The Boeing Starliner and SpaceX Crew Dragon are both Made in America.
The Boeing Starliner is being manufactured at the Kennedy Space Center inside a repurposed and renovated former Space Shuttle Orbiter Processing hangar. This author has visited the C3PF facility periodically to observe and assess Boeing's progress.
Indeed, Boeing has already started construction of the first flight worthy Starliner – currently dubbed Spacecraft 1- at KSC this past summer 2016.
The SpaceX Crew Dragon is being manufactured at company headquarters in Hawthorne, California.
Blastoff of the first SpaceX Crew Dragon spacecraft on its first unmanned test flight, or Demonstration Mission 1, is postponed from May 2017 to November 2017, according to the latest quarterly revision just released by NASA last month in Dec. 2016.
Liftoff of the first piloted Crew Dragon with a pair of NASA astronauts strapped in has slipped from August 2017 to May 2018.
Launch of the first uncrewed Boeing Starliner, known as an Orbital Flight Test, has slipped to June 2018.
Liftoff of the first crewed Starliner is now slated for August 2018, possibly several months after SpaceX. But the schedules keep changing so it's anyone's guess as to when these commercial crew launches will actually occur.
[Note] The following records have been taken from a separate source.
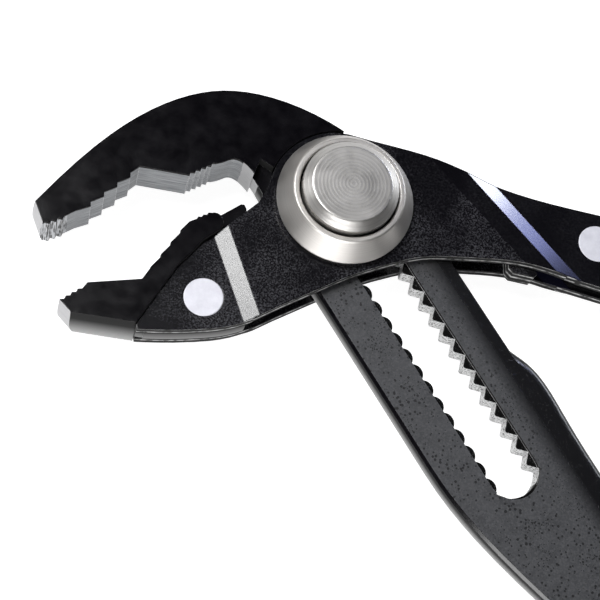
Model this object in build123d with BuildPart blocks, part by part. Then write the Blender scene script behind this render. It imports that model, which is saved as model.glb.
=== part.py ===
from build123d import *
import math
import os

# Tongue and groove pliers, twelve inch class, with a push-button pivot.
# The pliers lie flat. +Z is the pivot axis and points out of the button, the jaws
# point to -X and the handles to +X. The origin is the centre of the flat rear cap.

os.makedirs("parts", exist_ok=True)

# overall sizes
jaw_reach = 70.0            # pivot axis to the tips of the jaws
grip_length = 140.0         # length of each handle grip
mid_z = 9.5                 # height of the mid plane above the rear cap

# stack through the thickness, measured from the mid plane
arm_thick = 5.2             # slotted arm between the plates
plate_thick = 2.7           # side plate sheet
plate_run = 0.1             # running gap between arm and each plate
joggle = 0.9                # inward step of each plate towards jaw and handle

# pivot
barrel_radius = 7.65        # barrel turning in the plate bores
bearing_gap = 0.05          # radial running clearance of turned fits
collar_radius = 15.85       # rim of the conical collar
collar_hole_radius = 11.45  # hole the button moves in
collar_rise = 5.3           # height of the cone
button_radius = 10.95
button_flat_radius = 8.9
button_above = 3.2          # top of the button above the collar lip
press_travel = 3.1          # stroke of the button
stem_radius = 3.5           # stem of the lock key
spring_wire = 0.9
spring_turns = 4

# adjusting slot
slot_angle = -58.0          # direction of the slot from +X, degrees
slot_half = 6.1             # half width of the plain front step
slot_near = 11.2            # pivot axis to the near end of the slot
slot_far = 78.0             # pivot axis to the far end of the slot
slot_step = 1.0             # depth of the plain front step
tooth_pitch = 4.3
rack_teeth = 17
key_gap = 0.2               # clearance between lock key and rack crests

# fasteners
rivet_radius = 4.45
rivet_proud = 0.1

# grips
grip_thick = 19.0
grip_width = 27.0
sleeve_wall = 1.5

# derived levels
head = jaw_reach / 70.0
half_arm = arm_thick / 2
high_in = half_arm + plate_run
high_out = high_in + plate_thick
low_in = high_in - joggle
low_out = low_in + plate_thick
bore_radius = barrel_radius + bearing_gap

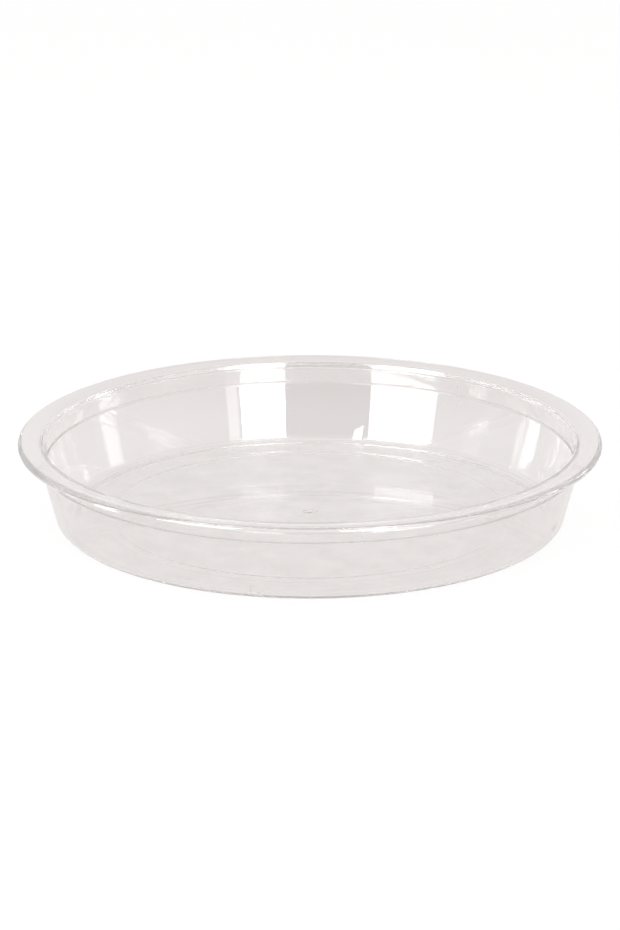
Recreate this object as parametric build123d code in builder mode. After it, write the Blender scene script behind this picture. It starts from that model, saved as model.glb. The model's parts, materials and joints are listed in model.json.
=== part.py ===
"""Clear plant saucer: one injection-moulded dish with a leaning wall, an upright collar and a flat rim."""

import math
import os

from build123d import *

# The sizes that someone would ask for
rim_diameter = 210.0
height = 30.5
wall_thickness = 2.0
floor_thickness = 1.3
wall_lean = 14.6

# The foot: the dish stands on a ring, and its floor rises in two shallow steps towards the middle
foot_ring_width = 7.8
foot_ring_drop = 0.3
floor_band_width = 12.0
panel_step = 0.3
step_run = 2.5
foot_outer_radius = 3.2
foot_inner_radius = 0.5
step_radius = 6.0

# The collar: the top of the wall stands upright, and inside it a small ledge lies at its foot
collar_height = 8.2
collar_ledge = 0.3
ledge_radius = 0.1
collar_blend_radius = 4.0

# The rim: a flange, slightly domed on top, that stands out from the collar and ends in a well rounded edge
flange_reach = 8.0
rim_thickness = 1.9
rim_edge_depth = 2.1
rim_edge_radius = 1.6
rim_under_radius = 0.35
rim_inner_radius = 3.1
flange_dome = 0.8
flange_root_radius = 1.0

# The wedge lugs inside the foot, which keep stacked saucers from jamming
lug_count = 4
lug_first_angle = -103.0
lug_height = 3.8
lug_width = 5.0
lug_reach = 1.2
lug_sink = 0.6

# The gate mark in the middle, where the plastic entered the mould
gate_diameter = 5.4
gate_depth = 0.1
gate_nub_diameter = 1.0
gate_nub_height = 0.3

# Sizes that follow from those above
lean = math.tan(math.radians(wall_lean))
wall_across = wall_thickness / math.cos(math.radians(wall_lean))
rim_radius = rim_diameter / 2
rim_inner_top = height - flange_dome
flange_under = rim_inner_top - rim_thickness
collar_outside = rim_radius - flange_reach
collar_foot = height - collar_height
collar_inside = collar_outside - wall_across + collar_ledge
foot_corner = collar_outside - collar_foot * lean
foot_ring_inside = foot_corner - foot_ring_width
panel_corner = foot_ring_inside - floor_band_width
floor_under = foot_ring_drop
panel_under = floor_under + panel_step
floor_top = floor_under + floor_thickness
panel_top = panel_under + floor_thickness
edge_centre = (rim_radius - rim_edge_radius, height - rim_edge_radius)


def inside_at(z):
    """The radius of the leaning wall's inner face at a height."""
    return foot_corner + z * lean - wall_across


# The corners of the section that are rounded, each with its radius
rim_inside = (collar_inside, rim_inner_top)
ledge_root = (collar_inside, collar_foot)
ledge_edge = (inside_at(collar_foot), collar_foot)
foot_inside = (inside_at(floor_top), floor_top)
floor_edge_top = (panel_corner + step_run, floor_top)
panel_edge_top = (panel_corner, panel_top)
panel_edge_under = (panel_corner, panel_under)
floor_edge_under = (panel_corner + step_run, floor_under)
floor_end_under = (foot_ring_inside, floor_under)
foot_ring_edge = (foot_ring_inside + step_run, 0)
foot_outside = (foot_corner, 0)
collar_break = (collar_outside, collar_foot)
flange_root = (collar_outside, flange_under)
rim_under_edge = (rim_radius, height - rim_edge_depth)
rounded = {
    rim_inside: rim_inner_radius,
    ledge_root: ledge_radius,
    ledge_edge: ledge_radius,
    foot_inside: foot_inner_radius,
    floor_edge_top: step_radius,
    panel_edge_top: step_radius,
    panel_edge_under: step_radius,
    floor_edge_under: step_radius,
    floor_end_under: step_radius,
    foot_ring_edge: step_radius,
    foot_outside: foot_outer_radius,
    collar_break: collar_blend_radius,
    flange_root: flange_root_radius,
    rim_under_edge: rim_under_radius,
}

with BuildPart() as saucer:
    # The whole dish is one section turned about the upright axis
    with BuildSketch(Plane.XZ) as section:
        with BuildLine():
            underside = Polyline(
                (0, panel_under),
                panel_edge_under,
                floor_edge_under,
                floor_end_under,
                foot_ring_edge,
                foot_outside,
                collar_break,
                flange_root,
                rim_under_edge,
                (rim_radius, edge_centre[1]),
            )
            edge = CenterArc(edge_centre, rim_edge_radius, 0, 90)
            crown = TangentArc(edge @ 1, rim_inside, tangent=(-1, 0))
            inside = Polyline(
                rim_inside,
                ledge_root,
                ledge_edge,
                foot_inside,
                floor_edge_top,
                panel_edge_top,
                (0, panel_top),
                (0, panel_under),
            )
        make_face()
        for corner, radius in rounded.items():
            fillet(section.vertices().sort_by_distance(corner)[0], radius)
    revolve(axis=Axis.Z)

    # Each lug is a wedge in the corner of floor and wall, which grows out of the wall to an upright face
    lug_root = inside_at(floor_top) - lug_reach
    for turn in range(lug_count):
        end_face = Plane.XZ.rotated((0, 0, lug_first_angle + turn * 360 / lug_count))
        with BuildSketch(end_face) as lug_end:
            with BuildLine():
                Polyline(
                    (lug_root, floor_top - lug_sink),
                    (lug_root, floor_top),
                    (inside_at(floor_top + lug_height), floor_top + lug_height),
                    (inside_at(floor_top + lug_height) + lug_sink, floor_top + lug_height),
                    (inside_at(floor_top) + lug_sink, floor_top - lug_sink),
                    close=True,
                )
            make_face()
        start = end_face.origin + end_face.x_dir * inside_at(floor_top) - end_face.z_dir * lug_width
        loft(sections=[lug_end.sketch.face(), Vertex(start.X, start.Y, floor_top)])

    # The gate mark is dished underneath, with a nub where it broke off, and stands up as much on top
    with BuildSketch(Plane.XY.offset(panel_under)):
        Circle(gate_diameter / 2)
    extrude(amount=gate_depth, mode=Mode.SUBTRACT)
    with BuildSketch(Plane.XY.offset(panel_top)):
        Circle(gate_diameter / 2)
    extrude(amount=gate_depth)
    with BuildSketch(Plane.XY.offset(panel_under + gate_depth)):
        Circle(gate_nub_diameter / 2)
    extrude(amount=-gate_nub_height)

saucer.part.label = "saucer"

os.makedirs("parts", exist_ok=True)
export_step(saucer.part, "parts/saucer.step")
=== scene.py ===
"""Clear plant saucer on a white table, in studio light."""

import json
import math

import bpy
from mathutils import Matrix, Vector

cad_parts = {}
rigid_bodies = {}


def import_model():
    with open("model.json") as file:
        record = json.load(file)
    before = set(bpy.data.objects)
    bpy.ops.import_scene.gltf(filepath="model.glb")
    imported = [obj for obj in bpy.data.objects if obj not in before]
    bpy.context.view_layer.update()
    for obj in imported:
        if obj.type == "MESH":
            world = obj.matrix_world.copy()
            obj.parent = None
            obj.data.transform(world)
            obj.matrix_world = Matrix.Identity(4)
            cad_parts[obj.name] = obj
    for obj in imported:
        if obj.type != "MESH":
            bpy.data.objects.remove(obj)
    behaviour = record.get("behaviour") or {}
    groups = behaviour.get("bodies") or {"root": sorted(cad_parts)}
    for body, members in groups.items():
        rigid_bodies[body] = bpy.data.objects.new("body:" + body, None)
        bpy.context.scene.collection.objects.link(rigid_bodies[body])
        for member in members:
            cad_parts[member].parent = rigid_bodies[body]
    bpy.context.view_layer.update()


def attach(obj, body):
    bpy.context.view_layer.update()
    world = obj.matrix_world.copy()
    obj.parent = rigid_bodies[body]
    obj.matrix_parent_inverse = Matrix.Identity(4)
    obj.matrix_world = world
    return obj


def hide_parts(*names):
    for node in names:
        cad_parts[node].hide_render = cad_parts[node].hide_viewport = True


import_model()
MM = 0.001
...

Boeing's uncrewed flight test, known as an Orbital Flight Test, is currently scheduled for June 2018 and its crewed flight test currently is planned for August 2018.
"Once the flight tests are complete and NASA certifies the providers for flight, the post-certification missions to the space station can begin," NASA official said.
Meanwhile the rockets and launch pads for Boeing and SpaceX are also being developed, modified and refurbished as warranted.
The launch pads for both are located on Florida's Space Coast.
The Boeing CST-100 Starliner will launch on a United Launch Alliance Atlas V rocket from Space Launch Complex 41 at Cape Canaveral Air Force Station.
The SpaceX Crew Dragon will launch on the company's own Falcon 9 from Launch Pad 39A at NASA's Kennedy Space Center.